China Telecom Americas didn't satisfy "the stringent requirements for a stay pending court review," the U.S. Court of Appeals for the D.C. Circuit said in an order Thursday (docket 21-1233) denying the company's emergency motion for a stay of the FCC’s October order revoking the company’s domestic and international authorities (see 2111080056). The decision was made by Judges Cornelia Pillard, Justin Walker and Judith Rogers. China Telecom outside counsel didn't comment. The company is also appealing the revocation (see 2111150025).

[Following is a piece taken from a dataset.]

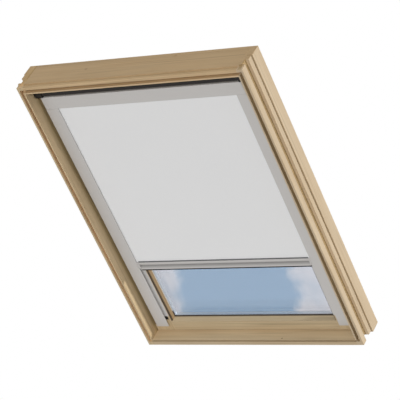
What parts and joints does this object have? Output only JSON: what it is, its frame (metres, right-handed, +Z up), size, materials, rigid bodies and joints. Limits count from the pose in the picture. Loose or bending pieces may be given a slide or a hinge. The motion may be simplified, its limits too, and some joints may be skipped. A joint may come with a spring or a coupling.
{
  "type": "skylight window with blackout blind",
  "caption": "Centre-pivot timber roof window with double glazing and a blackout roller blind that runs in side rails on the sash, shown partly lowered.",
  "frame": {"origin": "centre of the outer face of the sill's back section, the face that the window rests on in the roof opening", "axes": "+X across the window, +Y out towards the weather, +Z up the slope; the room side faces -Y"},
  "size_m": [0.74, 0.101, 0.98],
  "materials": {
    "pine": "clear lacquered laminated pine, fine straight grain",
    "dowel_wood": "plain beech",
    "steel": "zinc plated steel",
    "blind_aluminium": "matt anodised aluminium, light grey",
    "bar_aluminium": "matt anodised extruded aluminium",
    "cover_aluminium": "grey lacquered aluminium",
    "black_plastic": "fine matt black",
    "grey_plastic": "light grey moulded",
    "rubber": "black seal",
    "glass": "clear float with a faint blue tint",
    "blackout_fabric": "smooth coated blackout cloth, off-white"
  },
  "bodies": {
    "frame": {"frame_left": "pine", "frame_right": "pine", "frame_top": "pine", "frame_bottom": "pine", "corner_dowel_1": "dowel_wood", "corner_dowel_2": "dowel_wood", "corner_dowel_3": "dowel_wood", "corner_dowel_4": "dowel_wood", "pivot_plate_left": "steel", "pivot_plate_right": "steel", "striker_plate": "steel"},
    "sash": {"sash_left": "pine", "sash_right": "pine", "sash_top": "pine", "sash_bottom": "pine", "hinge_leaf_left": "steel", "pivot_pin_left": "steel", "vent_block_left": "black_plastic", "cassette_end_left": "grey_plastic", "cassette_screw_left": "steel", "side_rail_left": "blind_aluminium", "rail_end_plug_left": "black_plastic", "rail_seal_left": "rubber", "rail_screw_left_low": "steel", "rail_screw_left_high": "steel", "glazing_bead_left": "cover_aluminium", "hinge_leaf_right": "steel", "pivot_pin_right": "steel", "vent_block_right": "black_plastic", "cassette_end_right": "grey_plastic", "cassette_screw_right": "steel", "side_rail_right": "blind_aluminium", "rail_end_plug_right": "black_plastic", "rail_seal_right": "rubber", "rail_screw_right_low": "steel", "rail_screw_right_high": "steel", "glazing_bead_right": "cover_aluminium", "top_catch": "steel", "inner_gasket": "rubber", "outer_gasket": "rubber", "inner_pane": "glass", "outer_pane": "glass", "spacer_frame": "blind_aluminium", "glazing_bead_top": "cover_aluminium", "glazing_bead_bottom": "cover_aluminium", "cassette_shell": "blind_aluminium", "spring_core": "steel", "blind_fabric": "blackout_fabric"},
    "operating_bar": {"vent_bar": "black_plastic"},
    "roller": {"roller_tube": "blind_aluminium", "fabric_roll": "blackout_fabric", "idle_plug": "grey_plastic", "drive_plug": "grey_plastic", "return_spring": "steel"},
    "blind_bar": {"bottom_bar": "bar_aluminium", "fabric_clamp": "cover_aluminium", "bar_seal": "rubber", "bar_end_left": "grey_plastic", "bar_end_right": "grey_plastic"}
  },
  "joints": [
    {"name": "sash_pivot", "type": "hinge", "parent": "frame", "child": "sash", "pos_m": [0, -0.013, 0.49], "axis": [1, 0, 0], "range_deg": [0, 160]},
    {"name": "operating_bar_turn", "type": "hinge", "parent": "sash", "child": "operating_bar", "pos_m": [0, -0.045, 0.946], "axis": [-1, 0, 0], "range_deg": [0, 40]},
    {"name": "blind_slide", "type": "slide", "parent": "sash", "child": "blind_bar", "axis": [0, 0, 1], "range_m": [-0.211, 0.565], "deforming": ["blind_fabric"]},
    {"name": "roller_turn", "type": "hinge", "parent": "sash", "child": "roller", "pos_m": [0, -0.0323, 0.89575], "axis": [1, 0, 0], "range_deg": [-3238, 1209.5]}
  ],
  "couplings": [
    {"joint": "roller_turn", "follows": "blind_slide", "rad_per_m": -100}
  ]
}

“Written order forthcoming” on whether a Texas social media law can take effect Thursday, said a description of a sealed minute entry Monday in case 1:21-cv-00840 at U.S. District Court in Austin. Judge Robert Pitman held oral argument, in-person only, Monday on NetChoice and the Computer and Communications Industry Association seeking preliminary injunction. The Texas law is “an overbroad, content-, speaker-, and viewpoint-based law compelling the global dissemination of speech by out-of-state platforms,” plaintiffs said in a reply brief posted Monday.

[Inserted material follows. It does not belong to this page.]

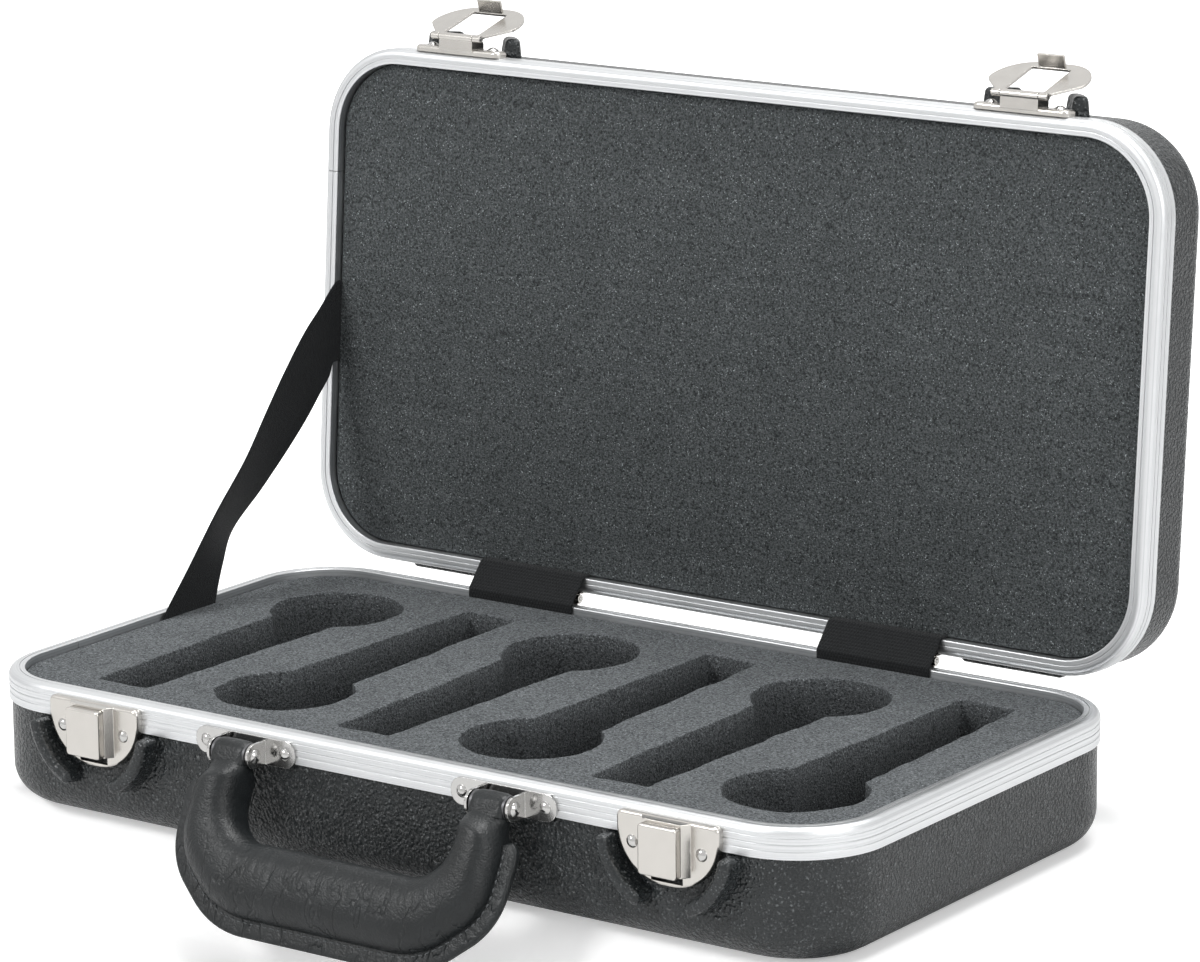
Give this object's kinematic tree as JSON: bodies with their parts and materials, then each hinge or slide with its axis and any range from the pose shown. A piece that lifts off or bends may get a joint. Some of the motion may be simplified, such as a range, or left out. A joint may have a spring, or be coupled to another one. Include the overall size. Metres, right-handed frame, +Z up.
{
  "type": "microphone case",
  "caption": "Black moulded case with an aluminium rim, open, its foam cut for hand-held microphones, with toggle latches and a padded handle.",
  "frame": {"origin": "centre of the underside of the base", "axes": "X along the case, -Y the handle side, +Y the hinge side, Z up"},
  "size_m": [0.42, 0.3271, 0.3214],
  "materials": {
    "moulded_shell": "pebble-grained moulded black plastic",
    "aluminium_frame": "satin extruded aluminium",
    "nickel_plate": "nickel-plated pressed steel",
    "base_foam": "open grey foam",
    "lid_foam": "dark grey foam",
    "webbing": "black woven webbing",
    "grip_cover": "grained dark leather-look cover"
  },
  "bodies": {
    "base": {"base_shell": "moulded_shell", "base_frame": "aluminium_frame", "base_foam_pad": "base_foam", "base_foam": "base_foam", "latch_plate_left": "nickel_plate", "latch_plate_right": "nickel_plate", "latch_spring_left": "nickel_plate", "latch_spring_right": "nickel_plate", "latch_rivets": "nickel_plate", "handle_bracket_left": "nickel_plate", "handle_bracket_right": "nickel_plate", "bracket_rivets": "nickel_plate", "handle_pins": "nickel_plate", "hinge_leaf_base_left": "nickel_plate", "hinge_leaf_base_right": "nickel_plate", "hinge_rivets_base": "nickel_plate", "hinge_pins": "nickel_plate", "webbing_left": "webbing", "webbing_right": "webbing", "stay_strap": "webbing"},
    "lid": {"lid_shell": "moulded_shell", "lid_frame": "aluminium_frame", "lid_foam": "lid_foam", "hasp_plate_left": "nickel_plate", "hasp_plate_right": "nickel_plate", "hasp_rivets": "nickel_plate", "hasp_pins": "nickel_plate", "hinge_leaf_lid_left": "nickel_plate", "hinge_leaf_lid_right": "nickel_plate", "hinge_rivets_lid": "nickel_plate"},
    "flap_left": {"hasp_flap_left": "nickel_plate"},
    "flap_right": {"hasp_flap_right": "nickel_plate"},
    "slide_left": {"latch_slide_left": "nickel_plate"},
    "slide_right": {"latch_slide_right": "nickel_plate"},
    "handle": {"handle_core": "nickel_plate", "handle_grip": "grip_cover", "handle_welt": "grip_cover"}
  },
  "joints": [
    {"name": "lid_hinge", "type": "hinge", "parent": "base", "child": "lid", "pos_m": [0, 0.1151, 0.0559], "axis": [1, 0, 0], "range_deg": [0, 94.4], "deforming": ["webbing_left", "webbing_right", "stay_strap"]},
    {"name": "hasp_left_hinge", "type": "hinge", "parent": "lid", "child": "flap_left", "pos_m": [-0.141, 0.13333, 0.29019], "axis": [1, 0, 0], "range_deg": [0, 160]},
    {"name": "hasp_right_hinge", "type": "hinge", "parent": "lid", "child": "flap_right", "pos_m": [0.141, 0.13333, 0.29019], "axis": [1, 0, 0], "range_deg": [0, 160]},
    {"name": "latch_slide_left", "type": "slide", "parent": "base", "child": "slide_left", "axis": [0, 0, 1], "range_m": [0, 0.0015], "stiffness_N_per_m": 400, "springref_m": -0.002, "deforming": ["latch_spring_left"]},
    {"name": "latch_slide_right", "type": "slide", "parent": "base", "child": "slide_right", "axis": [0, 0, 1], "range_m": [0, 0.0015], "stiffness_N_per_m": 400, "springref_m": -0.002, "deforming": ["latch_spring_right"]},
    {"name": "handle_pivot", "type": "hinge", "parent": "base", "child": "handle", "pos_m": [0, -0.12, 0.0453], "axis": [-1, 0, 0], "range_deg": [0, 120]}
  ]
}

Amazon doesn’t actually own the digital content it sells the public, but sublicenses from the content owner, and when a licensing agreement terminates, Amazon pulls the content from a consumer’s purchased folder and music library “without prior warning, and without providing any type of refund or remuneration,” alleged a class-action complaint filed Friday in U.S. District Court in the Southern District of New York. Amazon’s sale of digital content it doesn't own “is made more egregious” because Amazon “charges just as much for that content,” sometimes even more, than stores like Best Buy and Target that “actually transfer title” to its customers, access to which “can never be revoked,” said the complaint. Amazon continues to “mislead consumers into believing it's selling them digital content, “even though it is merely providing them with a license to view it, which can be terminated at any time, for any reason and without any type of warning so that a consumer can take steps to attempt to preserve it,” said the suit. Amazon has sold more digital content, “and at substantially higher prices per unit, than it would have in the absence of this misconduct, resulting in additional profits at the expense of deceived consumers,” it said. The complaint seeks “punitive or exemplary” money damages, alleging unjust enrichment and violation of consumer protection laws. Amazon didn’t comment.